**** Data shown ****
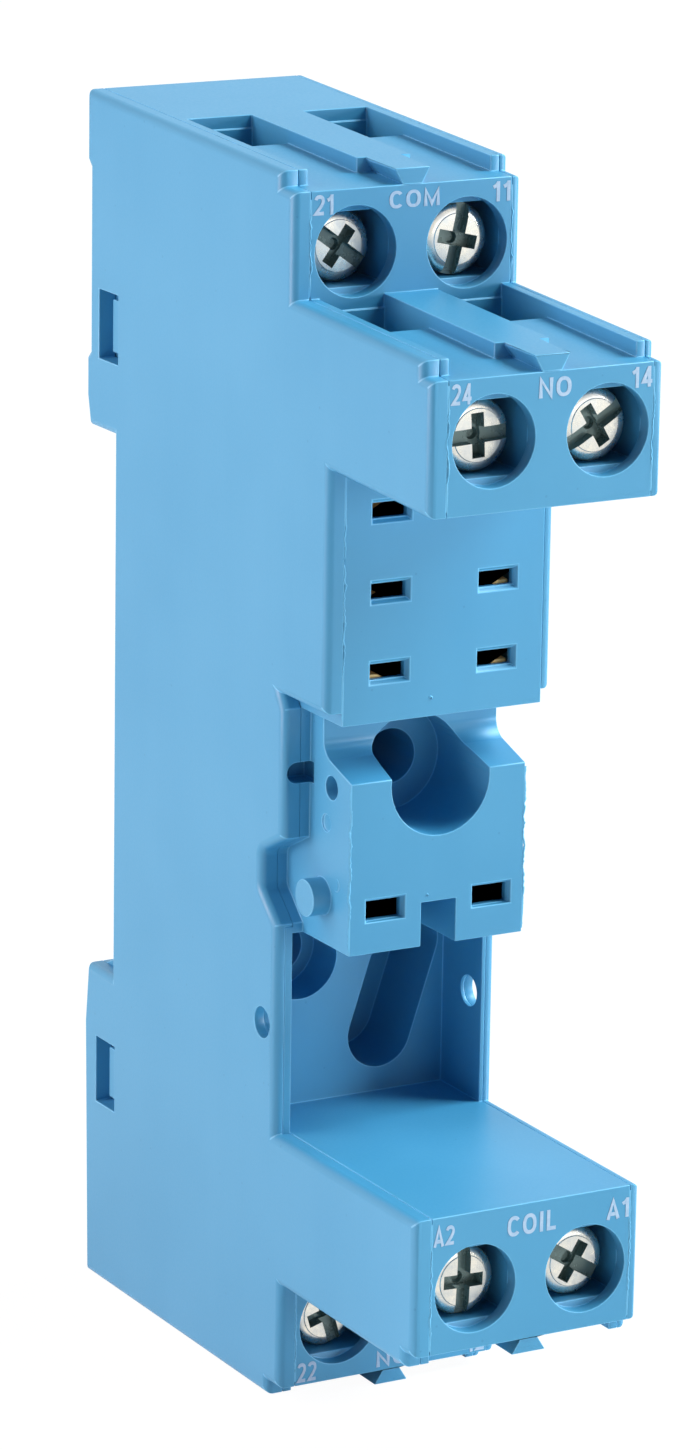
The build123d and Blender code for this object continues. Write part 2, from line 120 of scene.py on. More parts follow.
class NodeTree:
    """Short hand for building a shader node tree.

    Args:
        tree: the node tree that the nodes go into.
    """

    def __init__(self, tree: bpy.types.NodeTree) -> None:
        """Keeps the tree."""
        self.tree = tree

    def add(self, kind: str, values: dict | None = None, **settings: object) -> bpy.types.Node:
        """Adds one node.

        Args:
            kind: the node's type name, without the ShaderNode prefix.
            values: input sockets' names or indices and their values or the sockets that feed them.
            settings: the node's own properties.

        Returns:
            The new node.
        """
        node = self.tree.nodes.new(kind if kind.startswith("Node") else "ShaderNode" + kind)
        for name, value in settings.items():
            setattr(node, name, value)
        for name, value in (values or {}).items():
            self.feed(node.inputs[name], value)
        return node

    def feed(self, socket: bpy.types.NodeSocket, value: object) -> None:
        """Links a socket to another or sets its value.

        Args:
            socket: the input socket.
            value: the socket that feeds it, or its value.
        """
        if isinstance(value, bpy.types.NodeSocket):
            self.tree.links.new(value, socket)
        else:
            socket.default_value = value

    def blend(self, factor: object, low: object, high: object) -> bpy.types.NodeSocket:
        """Mixes two colours.

        Args:
            factor: how much of the second colour shows.
            low: the first colour or its socket.
            high: the second colour or its socket.

        Returns:
            The mixed colour's socket.
        """
        node = self.add("Mix", data_type="RGBA")
        for index, value in ((0, factor), (6, low), (7, high)):
            self.feed(node.inputs[index], value)
        return node.outputs[2]

    def maths(self, operation: str, *values: object) -> bpy.types.NodeSocket:
        """Adds a Math node.

        Args:
            operation: what the node does.
            values: the numbers or sockets that it takes.

        Returns:
            The result's socket.
        """
        node = self.add("Math", operation=operation)
        for index, value in enumerate(values):
            self.feed(node.inputs[index], value)
        return node.outputs[0]

    def spread(
        self, value: object, low: float = 0.0, high: float = 1.0, to_low: float = 0.0, to_high: float = 1.0
    ) -> bpy.types.NodeSocket:
        """Maps one range to another, clamped.

        Args:
            value: the number or socket that is mapped.
            low: where the range starts.
            high: where the range ends.
            to_low: what its start becomes.
            to_high: what its end becomes.

        Returns:
            The result's socket.
        """
        node = self.add("MapRange", {0: value, 1: low, 2: high, 3: to_low, 4: to_high})
        return node.outputs[0]


def new_group(
    name: str, inputs: dict[str, str], outputs: dict[str, str]
) -> tuple[NodeTree, bpy.types.Node, bpy.types.Node]:
    """Makes an empty shader node group.

    Args:
        name: the group's name.
        inputs: names and socket types of its inputs.
        outputs: names and socket types of its outputs.

    Returns:
        The group's tree, its input node and its output node.
    """
    group = bpy.data.node_groups.new(name, "ShaderNodeTree")
    for title, kind in inputs.items():
        group.interface.new_socket(title, in_out="INPUT", socket_type="NodeSocket" + kind)
    for title, kind in outputs.items():
        group.interface.new_socket(title, in_out="OUTPUT", socket_type="NodeSocket" + kind)
    tree = NodeTree(group)
    return tree, tree.add("NodeGroupInput"), tree.add("NodeGroupOutput")


class Effects:
    """Shader node groups that the finishes share."""

    def __init__(self) -> None:
        """Builds both groups."""
        self.grain = self.build_grain()
        self.tarnish = self.build_tarnish()

    @staticmethod
    def build_grain() -> bpy.types.NodeTree:
        """Builds the fine skin, the slow tone change and the specks of a moulded surface.

        Returns:
            The group.
        """
        tree, start, end = new_group(
            "surface_grain",
            {"Fine Scale": "Float", "Broad Scale": "Float", "Streak": "Float"},
            {"Height": "Float", "Tone": "Float", "Speck": "Float"},
        )
        place = tree.add("TexCoord").outputs["Object"]
        fine = tree.add(
            "TexNoise",
            {"Vector": place, "Scale": start.outputs["Fine Scale"], "Detail": 3.0, "Roughness": 0.6},
        )
        broad = tree.add("TexNoise", {"Vector": place, "Scale": start.outputs["Broad Scale"], "Detail": 2.0})
        stretched = tree.add("Mapping", {"Vector": place, "Scale": (1.0, 1.0, 0.08)})
        streaks = tree.add("TexNoise", {"Vector": stretched.outputs[0], "Scale": 420.0, "Detail": 2.0})
        centred = tree.maths("SUBTRACT", streaks.outputs["Fac"], 0.5)
        streak_part = tree.maths("MULTIPLY", centred, start.outputs["Streak"])
        tone = tree.maths("ADD", broad.outputs["Fac"], streak_part)
        specks = tree.add("TexVoronoi", {"Vector": place, "Scale": 560.0, "Randomness": 1.0})
        speck = tree.spread(specks.outputs["Distance"], low=0.035, high=0.055, to_low=1.0, to_high=0.0)
        tree.feed(end.inputs["Height"], fine.outputs["Fac"])
        tree.feed(end.inputs["Tone"], tone)
        tree.feed(end.inputs["Speck"], speck)
        return tree.tree

    @staticmethod
    def build_tarnish() -> bpy.types.NodeTree:
        """Builds the blotches and fine scratches of metal, whose blotches also thin the ink and, on the
        zinc, partly stand for painted reflection.

        Returns:
            The group.
        """
        tree, start, end = new_group(
            "metal_tarnish",
            {"Blotch Scale": "Float", "Scratch Scale": "Float"},
            {"Blotch": "Float", "Scratch": "Float"},
        )
        place = tree.add("TexCoord").outputs["Object"]
        blotch = tree.add(
            "TexNoise",
            {"Vector": place, "Scale": start.outputs["Blotch Scale"], "Detail": 5.0, "Roughness": 0.65},
        )
        turned = tree.add(
            "Mapping",
            {"Vector": place, "Rotation": (0.0, radians(38), 0.0), "Scale": (1.0, 1.0, 0.06)},
        )
        scratch = tree.add(
            "TexNoise",
            {"Vector": turned.outputs[0], "Scale": start.outputs["Scratch Scale"], "Detail": 2.0},
        )
        tree.feed(end.inputs["Blotch"], tree.spread(blotch.outputs["Fac"], low=0.35, high=0.7))
        tree.feed(end.inputs["Scratch"], tree.spread(scratch.outputs["Fac"], low=0.55, high=0.75))
        return tree.tree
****
→ **Instruction**
Copy the data above exactly. Every line must be included.

→ **Written answer**
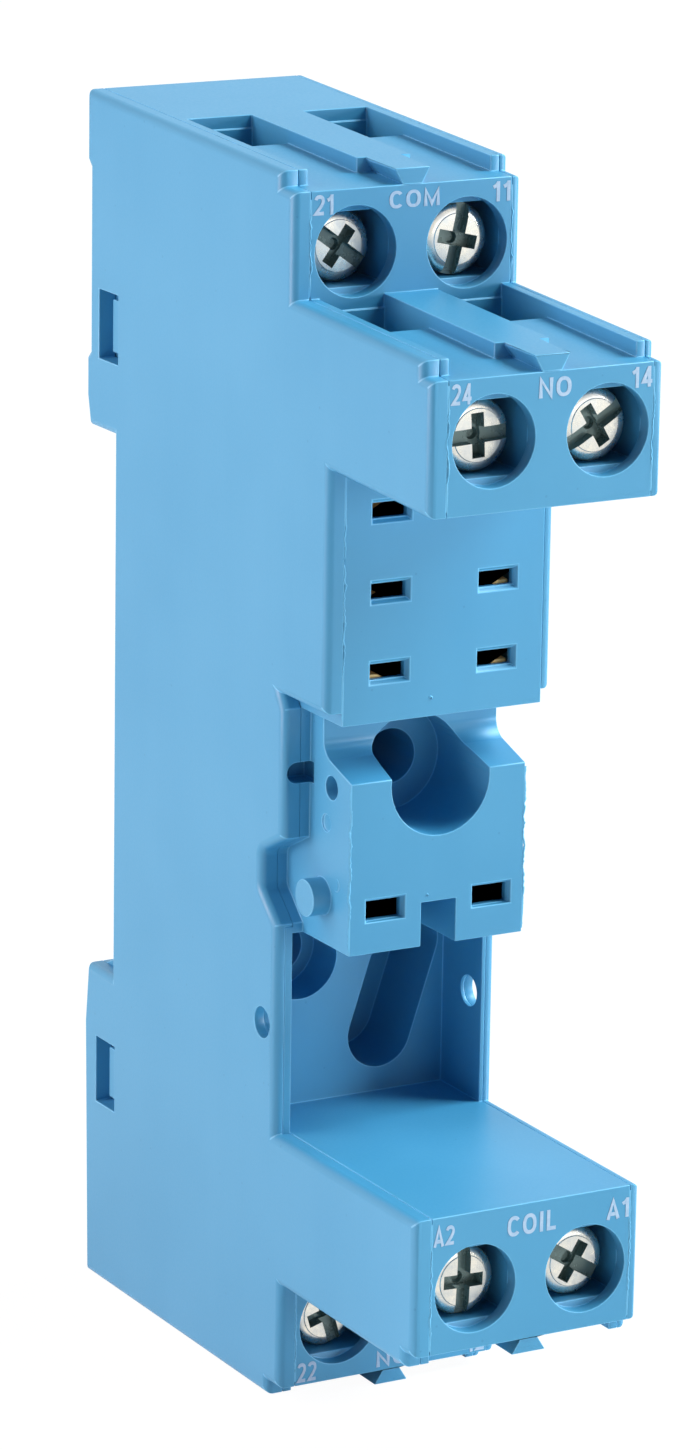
The build123d and Blender code for this object continues. Write part 2, from line 120 of scene.py on. More parts follow.
class NodeTree:
    """Short hand for building a shader node tree.

    Args:
        tree: the node tree that the nodes go into.
    """

    def __init__(self, tree: bpy.types.NodeTree) -> None:
        """Keeps the tree."""
        self.tree = tree

    def add(self, kind: str, values: dict | None = None, **settings: object) -> bpy.types.Node:
        """Adds one node.

        Args:
            kind: the node's type name, without the ShaderNode prefix.
            values: input sockets' names or indices and their values or the sockets that feed them.
            settings: the node's own properties.

        Returns:
            The new node.
        """
        node = self.tree.nodes.new(kind if kind.startswith("Node") else "ShaderNode" + kind)
        for name, value in settings.items():
            setattr(node, name, value)
        for name, value in (values or {}).items():
            self.feed(node.inputs[name], value)
        return node

    def feed(self, socket: bpy.types.NodeSocket, value: object) -> None:
        """Links a socket to another or sets its value.

        Args:
            socket: the input socket.
            value: the socket that feeds it, or its value.
        """
        if isinstance(value, bpy.types.NodeSocket):
            self.tree.links.new(value, socket)
        else:
            socket.default_value = value

    def blend(self, factor: object, low: object, high: object) -> bpy.types.NodeSocket:
        """Mixes two colours.

        Args:
            factor: how much of the second colour shows.
            low: the first colour or its socket.
            high: the second colour or its socket.

        Returns:
            The mixed colour's socket.
        """
        node = self.add("Mix", data_type="RGBA")
        for index, value in ((0, factor), (6, low), (7, high)):
            self.feed(node.inputs[index], value)
        return node.outputs[2]

    def maths(self, operation: str, *values: object) -> bpy.types.NodeSocket:
        """Adds a Math node.

        Args:
            operation: what the node does.
            values: the numbers or sockets that it takes.

        Returns:
            The result's socket.
        """
        node = self.add("Math", operation=operation)
        for index, value in enumerate(values):
            self.feed(node.inputs[index], value)
        return node.outputs[0]

    def spread(
        self, value: object, low: float = 0.0, high: float = 1.0, to_low: float = 0.0, to_high: float = 1.0
    ) -> bpy.types.NodeSocket:
        """Maps one range to another, clamped.

        Args:
            value: the number or socket that is mapped.
            low: where the range starts.
            high: where the range ends.
            to_low: what its start becomes.
            to_high: what its end becomes.

        Returns:
            The result's socket.
        """
        node = self.add("MapRange", {0: value, 1: low, 2: high, 3: to_low, 4: to_high})
        return node.outputs[0]


def new_group(
    name: str, inputs: dict[str, str], outputs: dict[str, str]
) -> tuple[NodeTree, bpy.types.Node, bpy.types.Node]:
    """Makes an empty shader node group.

    Args:
        name: the group's name.
        inputs: names and socket types of its inputs.
        outputs: names and socket types of its outputs.

    Returns:
        The group's tree, its input node and its output node.
    """
    group = bpy.data.node_groups.new(name, "ShaderNodeTree")
    for title, kind in inputs.items():
        group.interface.new_socket(title, in_out="INPUT", socket_type="NodeSocket" + kind)
    for title, kind in outputs.items():
        group.interface.new_socket(title, in_out="OUTPUT", socket_type="NodeSocket" + kind)
    tree = NodeTree(group)
    return tree, tree.add("NodeGroupInput"), tree.add("NodeGroupOutput")


class Effects:
    """Shader node groups that the finishes share."""

    def __init__(self) -> None:
        """Builds both groups."""
        self.grain = self.build_grain()
        self.tarnish = self.build_tarnish()

    @staticmethod
    def build_grain() -> bpy.types.NodeTree:
        """Builds the fine skin, the slow tone change and the specks of a moulded surface.

        Returns:
            The group.
        """
        tree, start, end = new_group(
            "surface_grain",
            {"Fine Scale": "Float", "Broad Scale": "Float", "Streak": "Float"},
            {"Height": "Float", "Tone": "Float", "Speck": "Float"},
        )
        place = tree.add("TexCoord").outputs["Object"]
        fine = tree.add(
            "TexNoise",
            {"Vector": place, "Scale": start.outputs["Fine Scale"], "Detail": 3.0, "Roughness": 0.6},
        )
        broad = tree.add("TexNoise", {"Vector": place, "Scale": start.outputs["Broad Scale"], "Detail": 2.0})
        stretched = tree.add("Mapping", {"Vector": place, "Scale": (1.0, 1.0, 0.08)})
        streaks = tree.add("TexNoise", {"Vector": stretched.outputs[0], "Scale": 420.0, "Detail": 2.0})
        centred = tree.maths("SUBTRACT", streaks.outputs["Fac"], 0.5)
        streak_part = tree.maths("MULTIPLY", centred, start.outputs["Streak"])
        tone = tree.maths("ADD", broad.outputs["Fac"], streak_part)
        specks = tree.add("TexVoronoi", {"Vector": place, "Scale": 560.0, "Randomness": 1.0})
        speck = tree.spread(specks.outputs["Distance"], low=0.035, high=0.055, to_low=1.0, to_high=0.0)
        tree.feed(end.inputs["Height"], fine.outputs["Fac"])
        tree.feed(end.inputs["Tone"], tone)
        tree.feed(end.inputs["Speck"], speck)
        return tree.tree

    @staticmethod
    def build_tarnish() -> bpy.types.NodeTree:
        """Builds the blotches and fine scratches of metal, whose blotches also thin the ink and, on the
        zinc, partly stand for painted reflection.

        Returns:
            The group.
        """
        tree, start, end = new_group(
            "metal_tarnish",
            {"Blotch Scale": "Float", "Scratch Scale": "Float"},
            {"Blotch": "Float", "Scratch": "Float"},
        )
        place = tree.add("TexCoord").outputs["Object"]
        blotch = tree.add(
            "TexNoise",
            {"Vector": place, "Scale": start.outputs["Blotch Scale"], "Detail": 5.0, "Roughness": 0.65},
        )
        turned = tree.add(
            "Mapping",
            {"Vector": place, "Rotation": (0.0, radians(38), 0.0), "Scale": (1.0, 1.0, 0.06)},
        )
        scratch = tree.add(
            "TexNoise",
            {"Vector": turned.outputs[0], "Scale": start.outputs["Scratch Scale"], "Detail": 2.0},
        )
        tree.feed(end.inputs["Blotch"], tree.spread(blotch.outputs["Fac"], low=0.35, high=0.7))
        tree.feed(end.inputs["Scratch"], tree.spread(scratch.outputs["Fac"], low=0.55, high=0.75))
        return tree.tree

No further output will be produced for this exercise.